REQUIRED TASK:
Exactly the lines from the one that contains "obj.matrix_world = world" to the one that contains "obj.data.transform(world)", both lines included, should be copied, and no others.

[Start of DATA SECTION]

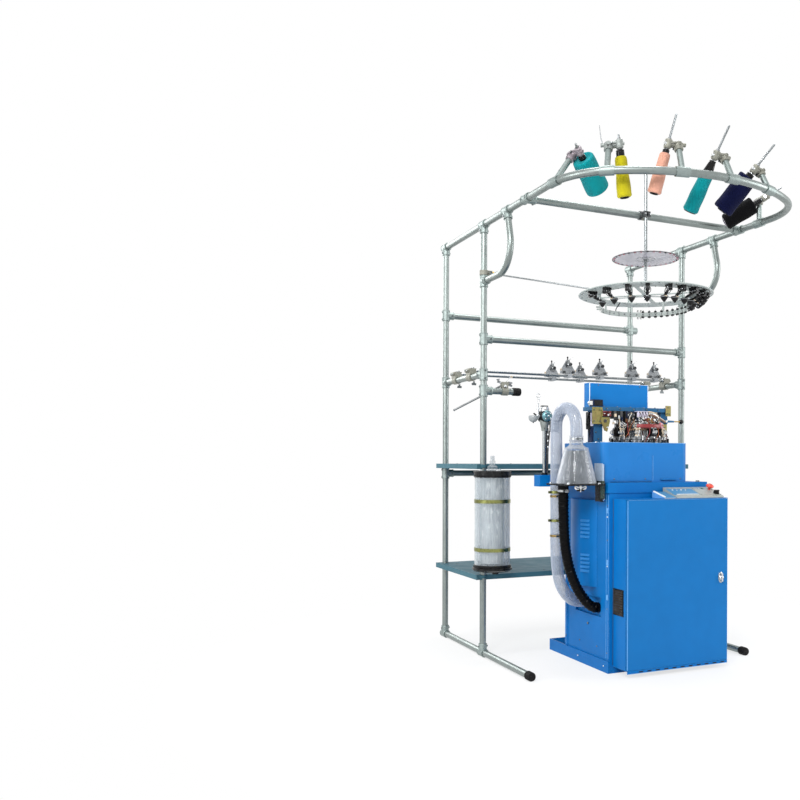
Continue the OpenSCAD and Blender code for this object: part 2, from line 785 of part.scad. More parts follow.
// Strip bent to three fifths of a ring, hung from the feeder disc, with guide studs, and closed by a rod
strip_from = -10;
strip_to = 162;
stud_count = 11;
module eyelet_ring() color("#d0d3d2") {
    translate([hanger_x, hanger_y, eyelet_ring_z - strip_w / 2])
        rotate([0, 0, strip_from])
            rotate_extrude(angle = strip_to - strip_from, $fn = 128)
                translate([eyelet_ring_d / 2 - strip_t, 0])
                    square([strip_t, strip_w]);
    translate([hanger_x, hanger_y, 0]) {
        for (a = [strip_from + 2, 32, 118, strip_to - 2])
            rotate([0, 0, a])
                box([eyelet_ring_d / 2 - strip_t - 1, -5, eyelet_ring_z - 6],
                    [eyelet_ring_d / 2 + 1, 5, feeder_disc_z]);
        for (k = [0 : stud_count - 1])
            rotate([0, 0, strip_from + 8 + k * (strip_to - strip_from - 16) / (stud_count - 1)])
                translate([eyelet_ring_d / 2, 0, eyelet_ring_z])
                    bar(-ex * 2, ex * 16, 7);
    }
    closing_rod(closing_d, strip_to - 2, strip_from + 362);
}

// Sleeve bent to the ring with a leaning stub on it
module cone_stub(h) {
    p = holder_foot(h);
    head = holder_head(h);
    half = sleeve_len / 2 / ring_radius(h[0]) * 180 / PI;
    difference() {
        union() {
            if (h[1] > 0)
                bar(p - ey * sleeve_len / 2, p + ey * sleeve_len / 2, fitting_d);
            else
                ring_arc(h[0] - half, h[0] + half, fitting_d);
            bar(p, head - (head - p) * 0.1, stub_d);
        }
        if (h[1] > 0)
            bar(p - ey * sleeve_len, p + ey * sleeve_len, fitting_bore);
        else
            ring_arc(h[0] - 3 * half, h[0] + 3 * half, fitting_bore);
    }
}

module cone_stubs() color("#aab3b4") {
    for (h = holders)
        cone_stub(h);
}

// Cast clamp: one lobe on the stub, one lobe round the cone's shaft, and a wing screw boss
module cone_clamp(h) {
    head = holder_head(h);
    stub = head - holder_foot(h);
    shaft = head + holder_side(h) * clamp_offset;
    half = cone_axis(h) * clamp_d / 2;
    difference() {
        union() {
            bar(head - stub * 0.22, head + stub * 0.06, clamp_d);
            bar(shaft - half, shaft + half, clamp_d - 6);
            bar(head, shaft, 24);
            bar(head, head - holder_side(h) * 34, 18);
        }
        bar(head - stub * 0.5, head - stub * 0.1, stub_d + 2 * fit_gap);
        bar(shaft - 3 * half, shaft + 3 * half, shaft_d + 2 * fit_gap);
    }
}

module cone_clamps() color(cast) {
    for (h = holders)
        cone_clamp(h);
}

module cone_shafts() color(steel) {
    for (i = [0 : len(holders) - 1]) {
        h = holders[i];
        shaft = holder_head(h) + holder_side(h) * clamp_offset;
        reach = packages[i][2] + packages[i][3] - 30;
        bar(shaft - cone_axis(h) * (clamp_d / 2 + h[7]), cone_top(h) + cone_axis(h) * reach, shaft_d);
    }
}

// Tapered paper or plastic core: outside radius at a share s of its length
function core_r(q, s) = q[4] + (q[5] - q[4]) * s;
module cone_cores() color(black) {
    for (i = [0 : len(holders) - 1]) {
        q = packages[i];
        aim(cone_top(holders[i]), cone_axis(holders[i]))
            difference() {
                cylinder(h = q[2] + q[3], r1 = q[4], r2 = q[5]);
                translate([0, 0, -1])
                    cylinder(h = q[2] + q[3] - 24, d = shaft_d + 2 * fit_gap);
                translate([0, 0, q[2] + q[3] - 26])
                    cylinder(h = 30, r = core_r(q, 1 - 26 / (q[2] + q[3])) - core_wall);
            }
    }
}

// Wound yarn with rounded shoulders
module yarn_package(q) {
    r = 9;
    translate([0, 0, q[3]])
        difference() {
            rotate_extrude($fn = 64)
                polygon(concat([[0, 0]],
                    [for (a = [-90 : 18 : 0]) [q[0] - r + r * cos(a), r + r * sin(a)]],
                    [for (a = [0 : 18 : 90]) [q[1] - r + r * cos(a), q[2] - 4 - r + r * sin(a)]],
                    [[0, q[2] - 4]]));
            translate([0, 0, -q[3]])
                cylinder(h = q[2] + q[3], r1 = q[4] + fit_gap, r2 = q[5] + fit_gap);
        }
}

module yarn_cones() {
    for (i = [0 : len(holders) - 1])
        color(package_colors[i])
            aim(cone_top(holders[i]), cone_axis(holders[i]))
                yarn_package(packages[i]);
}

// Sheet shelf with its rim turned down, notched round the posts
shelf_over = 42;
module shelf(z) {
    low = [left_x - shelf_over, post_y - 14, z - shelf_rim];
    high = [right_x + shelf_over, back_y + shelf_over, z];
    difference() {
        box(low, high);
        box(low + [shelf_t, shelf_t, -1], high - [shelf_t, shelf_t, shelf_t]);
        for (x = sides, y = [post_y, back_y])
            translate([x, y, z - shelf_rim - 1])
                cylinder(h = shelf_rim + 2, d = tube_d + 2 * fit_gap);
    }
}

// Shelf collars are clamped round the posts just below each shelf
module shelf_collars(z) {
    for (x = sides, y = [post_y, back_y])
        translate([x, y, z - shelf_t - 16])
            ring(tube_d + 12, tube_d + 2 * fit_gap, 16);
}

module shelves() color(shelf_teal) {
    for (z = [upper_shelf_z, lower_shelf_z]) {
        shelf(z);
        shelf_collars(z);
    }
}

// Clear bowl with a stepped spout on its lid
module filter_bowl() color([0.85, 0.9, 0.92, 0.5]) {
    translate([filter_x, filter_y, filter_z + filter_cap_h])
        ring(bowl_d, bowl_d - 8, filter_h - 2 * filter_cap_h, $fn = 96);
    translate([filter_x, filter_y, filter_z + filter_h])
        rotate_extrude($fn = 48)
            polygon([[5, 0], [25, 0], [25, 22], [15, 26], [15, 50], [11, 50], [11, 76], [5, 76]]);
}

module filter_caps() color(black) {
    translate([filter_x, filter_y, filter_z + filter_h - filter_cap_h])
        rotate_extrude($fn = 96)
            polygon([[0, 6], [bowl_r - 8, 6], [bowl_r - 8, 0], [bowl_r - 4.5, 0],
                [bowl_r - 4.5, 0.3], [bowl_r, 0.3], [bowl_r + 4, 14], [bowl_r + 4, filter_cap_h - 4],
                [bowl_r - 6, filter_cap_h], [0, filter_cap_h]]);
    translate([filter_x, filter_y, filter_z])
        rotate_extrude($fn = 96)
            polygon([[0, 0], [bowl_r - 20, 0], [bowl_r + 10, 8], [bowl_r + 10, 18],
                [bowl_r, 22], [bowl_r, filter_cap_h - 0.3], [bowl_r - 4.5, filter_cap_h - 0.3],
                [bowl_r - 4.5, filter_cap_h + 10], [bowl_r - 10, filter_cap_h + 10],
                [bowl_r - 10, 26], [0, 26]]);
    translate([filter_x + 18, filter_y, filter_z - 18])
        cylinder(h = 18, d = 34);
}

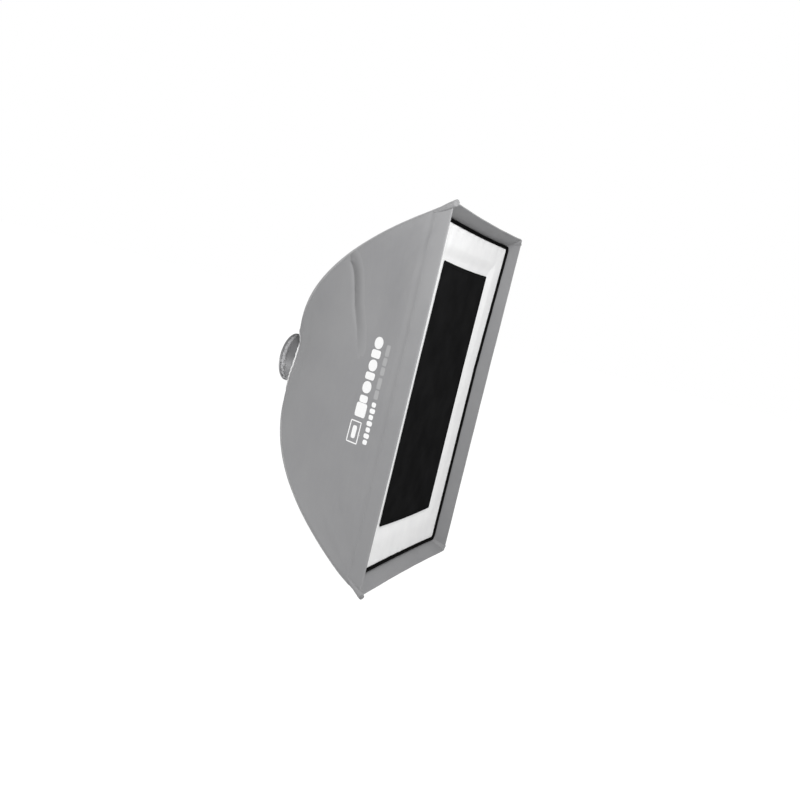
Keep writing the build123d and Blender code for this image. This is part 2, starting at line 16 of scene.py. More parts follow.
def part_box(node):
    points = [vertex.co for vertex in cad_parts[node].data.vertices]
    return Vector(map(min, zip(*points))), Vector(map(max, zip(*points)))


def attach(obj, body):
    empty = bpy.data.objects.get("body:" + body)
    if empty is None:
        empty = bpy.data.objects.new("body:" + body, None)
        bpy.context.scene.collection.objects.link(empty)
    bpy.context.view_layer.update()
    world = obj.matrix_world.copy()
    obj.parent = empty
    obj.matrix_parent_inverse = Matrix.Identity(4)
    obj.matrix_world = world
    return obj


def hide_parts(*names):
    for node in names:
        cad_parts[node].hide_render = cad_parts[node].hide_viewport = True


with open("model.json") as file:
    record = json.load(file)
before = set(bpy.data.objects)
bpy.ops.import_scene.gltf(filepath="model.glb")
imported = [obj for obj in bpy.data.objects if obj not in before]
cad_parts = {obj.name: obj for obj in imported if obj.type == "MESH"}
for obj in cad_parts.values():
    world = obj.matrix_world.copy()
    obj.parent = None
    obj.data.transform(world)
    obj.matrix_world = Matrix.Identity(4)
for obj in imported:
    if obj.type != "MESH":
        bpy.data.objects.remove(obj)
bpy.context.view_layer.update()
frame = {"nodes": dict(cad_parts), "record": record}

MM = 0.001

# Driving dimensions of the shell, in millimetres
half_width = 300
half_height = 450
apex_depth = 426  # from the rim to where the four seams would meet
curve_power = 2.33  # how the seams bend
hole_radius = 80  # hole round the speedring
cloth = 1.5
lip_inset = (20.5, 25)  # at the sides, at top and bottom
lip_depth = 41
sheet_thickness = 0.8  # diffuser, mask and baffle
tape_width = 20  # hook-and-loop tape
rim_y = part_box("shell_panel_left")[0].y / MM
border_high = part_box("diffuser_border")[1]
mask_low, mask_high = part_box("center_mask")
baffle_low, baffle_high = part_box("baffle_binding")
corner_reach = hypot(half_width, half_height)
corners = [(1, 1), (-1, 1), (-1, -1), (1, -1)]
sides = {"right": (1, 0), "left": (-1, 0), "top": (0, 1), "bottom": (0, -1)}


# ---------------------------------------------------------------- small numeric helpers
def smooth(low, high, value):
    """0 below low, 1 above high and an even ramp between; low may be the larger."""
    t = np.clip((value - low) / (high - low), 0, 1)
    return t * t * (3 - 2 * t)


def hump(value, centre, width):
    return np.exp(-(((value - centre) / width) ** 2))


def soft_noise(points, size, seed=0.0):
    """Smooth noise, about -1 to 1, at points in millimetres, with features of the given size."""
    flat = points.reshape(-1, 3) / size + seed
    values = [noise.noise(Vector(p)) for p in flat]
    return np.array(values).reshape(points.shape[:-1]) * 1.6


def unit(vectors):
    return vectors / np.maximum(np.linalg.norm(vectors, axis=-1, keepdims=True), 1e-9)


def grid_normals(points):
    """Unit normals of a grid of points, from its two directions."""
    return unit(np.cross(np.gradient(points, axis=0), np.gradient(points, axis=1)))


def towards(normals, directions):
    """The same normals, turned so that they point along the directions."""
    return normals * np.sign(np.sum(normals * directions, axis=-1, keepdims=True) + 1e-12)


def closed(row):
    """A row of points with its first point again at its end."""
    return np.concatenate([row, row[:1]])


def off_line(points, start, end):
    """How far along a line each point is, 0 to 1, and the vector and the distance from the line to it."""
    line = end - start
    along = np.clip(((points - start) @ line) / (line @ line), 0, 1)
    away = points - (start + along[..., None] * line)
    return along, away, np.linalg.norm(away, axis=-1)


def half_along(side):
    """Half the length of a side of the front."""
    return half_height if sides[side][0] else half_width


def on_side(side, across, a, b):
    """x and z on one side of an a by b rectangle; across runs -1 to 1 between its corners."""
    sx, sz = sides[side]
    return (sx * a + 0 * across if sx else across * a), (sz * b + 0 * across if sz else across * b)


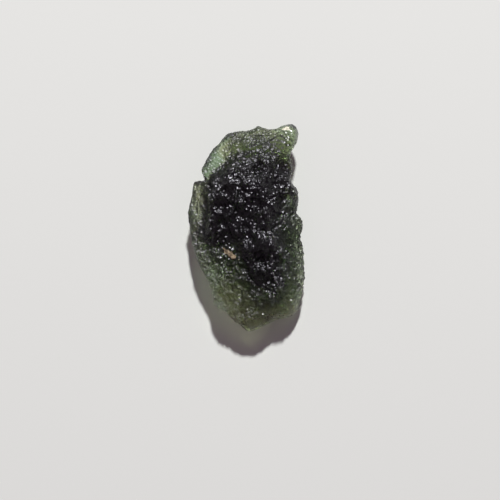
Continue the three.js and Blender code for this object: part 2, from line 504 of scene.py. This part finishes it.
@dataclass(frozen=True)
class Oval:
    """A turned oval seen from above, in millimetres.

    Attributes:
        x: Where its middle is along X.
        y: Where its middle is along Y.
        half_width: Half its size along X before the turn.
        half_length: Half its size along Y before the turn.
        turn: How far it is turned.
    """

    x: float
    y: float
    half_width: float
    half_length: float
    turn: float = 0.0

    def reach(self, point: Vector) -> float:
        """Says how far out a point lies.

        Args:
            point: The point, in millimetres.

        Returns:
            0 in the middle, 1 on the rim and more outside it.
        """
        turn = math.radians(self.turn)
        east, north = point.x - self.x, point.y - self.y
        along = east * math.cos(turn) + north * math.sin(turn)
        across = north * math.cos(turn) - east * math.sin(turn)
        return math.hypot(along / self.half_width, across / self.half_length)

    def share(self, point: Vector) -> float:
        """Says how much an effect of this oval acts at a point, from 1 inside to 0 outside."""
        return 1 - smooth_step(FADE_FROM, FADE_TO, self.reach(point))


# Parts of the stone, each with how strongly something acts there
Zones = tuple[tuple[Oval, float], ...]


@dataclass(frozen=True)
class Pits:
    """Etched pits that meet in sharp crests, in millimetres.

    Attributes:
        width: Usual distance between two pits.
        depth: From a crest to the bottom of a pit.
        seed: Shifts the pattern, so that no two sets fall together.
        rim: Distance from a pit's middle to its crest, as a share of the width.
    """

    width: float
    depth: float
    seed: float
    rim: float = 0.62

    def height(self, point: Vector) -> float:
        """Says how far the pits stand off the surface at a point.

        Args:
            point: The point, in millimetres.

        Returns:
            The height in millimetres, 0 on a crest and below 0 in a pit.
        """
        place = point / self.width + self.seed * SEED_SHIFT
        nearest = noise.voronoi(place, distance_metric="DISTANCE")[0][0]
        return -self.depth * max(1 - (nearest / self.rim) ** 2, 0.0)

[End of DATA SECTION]

WRITTEN RESPONSE:
    obj.matrix_world = world
    return obj


def hide_parts(*names):
    for node in names:
        cad_parts[node].hide_render = cad_parts[node].hide_viewport = True


with open("model.json") as file:
    record = json.load(file)
before = set(bpy.data.objects)
bpy.ops.import_scene.gltf(filepath="model.glb")
imported = [obj for obj in bpy.data.objects if obj not in before]
cad_parts = {obj.name: obj for obj in imported if obj.type == "MESH"}
for obj in cad_parts.values():
    world = obj.matrix_world.copy()
    obj.parent = None
    obj.data.transform(world)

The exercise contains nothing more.